Whether these returns will be enough to cover costs is the question. Personally, I wouldn’t group more than five even though I’ve been lucky enough to snag 12 places in a row on two occasions. My preferred groupings would be three or four.

On any given day, this grouping of horses can be in chronological order and spread over two or more tracks or if you prefer, you can group them by track.  If you choose to do it this way, you might have to wait for a few weeks to complete a group of bets.

I mentioned above that I’d had two lucky runs of 12 consecutive places. Just out of curiosity I checked what the profit would have been, had I grouped 12 horses.

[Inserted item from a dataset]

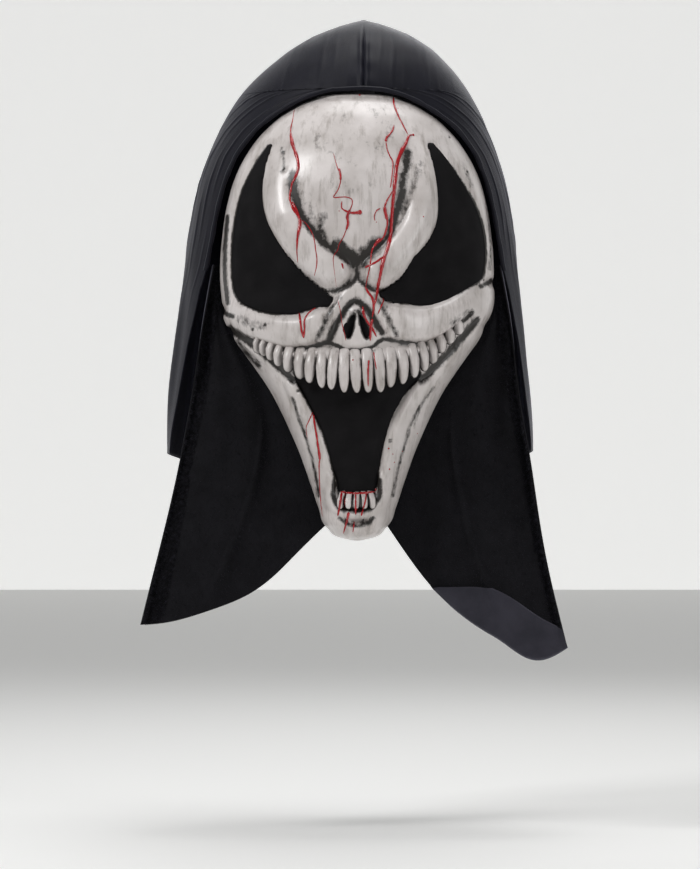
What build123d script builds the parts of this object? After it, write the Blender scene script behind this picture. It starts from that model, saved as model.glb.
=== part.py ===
"""Hooded skull mask: a moulded face shell with a sewn hood, two front drapes and an elastic head strap.

Frame: millimetres, +Z up, the face looks towards -Y, and +X is on the right of someone facing it.
The origin is the centre of the wearer's head.
"""

import math
import os

from build123d import *

# ---------------------------------------------------------------- driving sizes
mask_width = 206.0  # across the cheeks
mask_height = 329.0  # chin to top of the forehead
mask_depth = 96.0  # nose ridge to the rim beside the cheeks
shell_wall = 2.6  # moulded face shell
rim_land = 3.0  # straight edge that the shell ends in
cloth_wall = 1.4  # hood and drape cloth, folded edge included
mesh_wall = 0.8  # see-through cloth behind the openings
foam_wall = 8.0  # forehead pad
tape_wall = 0.6  # rim tape and seam tape
glue_gap = 0.2  # between parts that are glued or sewn face to face
seam_x = 5.0  # the hood is worn with its seam a little to one side
strap_width = 22.0
strap_wall = 1.6
pivot_radius = 2.5  # post that the strap turns on
pivot_clearance = 0.08
strap_height = 4.0  # drawn height of the posts
strap_ahead_of_rim = 12.0
cap_radius = 5.5
cap_wall = 1.6
cap_clearance = 0.02
brow_radius = 9.5
brow_lift = 1.0  # middle of a brow in front of the face form
upper_tooth_radius = 3.9
upper_tooth_length = 16.0
lower_tooth_radius = 3.0
lower_tooth_length = 10.0
tooth_root = 1.4  # from the shell's inside to the back of a tooth
nape_drop = 36.0  # how much lower the hem hangs at the nape than at the shoulders
nape_turn = 60.0  # behind the origin, where the hem is halfway down to the nape

# The shapes below are drawn for a mask of this size, and follow the driving sizes from there.
drawn_width, drawn_height, drawn_depth = 206.0, 329.0, 96.0
scale_x = mask_width / drawn_width
scale_y = mask_depth / drawn_depth
scale_z = mask_height / drawn_height

# Face form, chin to forehead: height, half width, how far forward the front is, how far forward the rim is
FACE_STATIONS = [
    (-203.0, 11.0, 84.0, 70.0),
    (-195.0, 22.0, 94.0, 68.0),
    (-180.0, 29.5, 100.0, 66.0),
    (-155.0, 37.5, 103.0, 61.0),
    (-125.0, 48.5, 106.0, 53.0),
    (-95.0, 63.0, 111.0, 43.0),
    (-68.0, 82.0, 115.0, 36.0),
    (-40.0, 98.5, 116.0, 31.0),
    (0.0, 102.5, 112.0, 29.0),
    (45.0, 97.0, 114.0, 31.0),
    (80.0, 84.5, 105.0, 37.0),
    (105.0, 62.0, 90.0, 44.0),
    (119.0, 36.0, 74.0, 52.0),
    (125.0, 16.0, 66.0, 58.0),
]
# Hood form, below the hem to the crown: height, half width, forward reach, backward reach
HOOD_STATIONS = [
    (-200.0, 131.0, 118.0, 124.0),
    (-140.0, 136.5, 112.0, 116.0),
    (-100.0, 135.0, 91.0, 109.0),
    (-59.0, 131.0, 82.0, 110.0),
    (-17.0, 126.5, 78.0, 114.0),
    (23.0, 122.5, 82.5, 117.0),
    (65.0, 114.5, 80.0, 115.0),
    (95.0, 103.5, 76.0, 109.0),
    (117.5, 93.0, 69.5, 102.0),
    (134.0, 82.0, 63.0, 93.0),
    (151.5, 65.5, 52.0, 79.5),
    (166.0, 47.0, 37.5, 61.0),
    (177.5, 24.5, 20.0, 37.0),
]
hood_crown = 184.5
# Front edge of the hood from the side, crown to shoulder: height, how far forward
HOOD_EDGE = [
    (127.2, 65.3),
    (122.0, 61.2),
    (112.0, 55.3),
    (99.0, 46.8),
    (80.0, 39.0),
    (60.0, 36.2),
    (20.0, 33.5),
    (0.0, 29.0),
    (-20.0, 22.0),
    (-60.0, 18.0),
    (-100.0, 18.0),
    (-150.0, 15.0),
    (-205.0, 14.0),
]
shoulder_hem = -140.0
binding_radius = 1.7
binding_ahead = 2.5  # from the cloth's edge to the middle of the rolled edge
binding_end = -5.0  # the rolled edge runs from here over the forehead to the other side

# Openings, seen from the front
EYE_LEFT = [
    (-65, 82), (-71.5, 62), (-71, 38), (-62, 16), (-50, -1), (-35, -16), (-20.5, -29.5),
    (-36, -36.5), (-55, -39), (-75, -35.5), (-88, -27), (-92, -5), (-90.5, 28), (-83, 54),
]  # fmt: skip
EYE_RIGHT = [
    (55.5, 82), (60, 62), (60.5, 34), (55, 14), (41, 0), (34, -14), (19.5, -25.5),
    (34, -31.5), (52, -31.5), (70, -24.5), (90, -13.5), (93.5, 4), (89, 30), (77, 56),
]  # fmt: skip
NOSTRIL_LEFT = [(-1.2, -40), (-5.5, -43), (-8.3, -51), (-6.8, -56.5), (-3.5, -53)]
NOSTRIL_RIGHT = [(1.2, -40), (5.0, -43), (8.8, -51), (8.0, -56.5), (3.8, -53)]
MOUTH = [
    (-12, -167), (-16.5, -153), (-22, -135), (-31, -115), (-44, -89), (-36, -82), (-20, -84),
    (0, -86), (20, -84), (36, -80), (45, -84), (31, -104), (20, -124), (16, -148), (13, -167),
]  # fmt: skip
upper_tooth_row = [(-44, -78), (-36, -81), (-27.5, -83), (-18.5, -84), (-9.5, -84.5)]
upper_tooth_row += [(0, -85), (9, -84.5), (17.5, -83.5), (26, -81.5), (34.5, -78.5), (43, -74)]
lower_tooth_row = [(-10, -172), (-3, -172), (4, -172), (11, -172)]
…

The first run was from October 3 through to the 22nd and the collect would have been $13,894 just from that group of 12.

However, the last two bets would have been for $4,000 and $7,700, meaning, the dividends would have been very much smaller than they were – most likely just $1 so these bets would have been an unnecessary risk and a waste of time.

The other run was from November 16  to November 28 and the collect was $4,829 but the last two bets were for $1,600 and $3,700 so dividends would have been affected again. One possible way to prevent this happening in any group would be to decide to stop all upping when bets reach say $500.

As you can see, there are some exciting possibilities that have the potential to dramatically increase your profitability without risking too much of your hard earned. Moderation is the key here – don’t be too greedy. I think of the old story of the monkey and the jar of nuts.

One nut at a time was not good enough so he grabs a fistful, then finds he can’t pull his fist out and has to settle for one at a time again.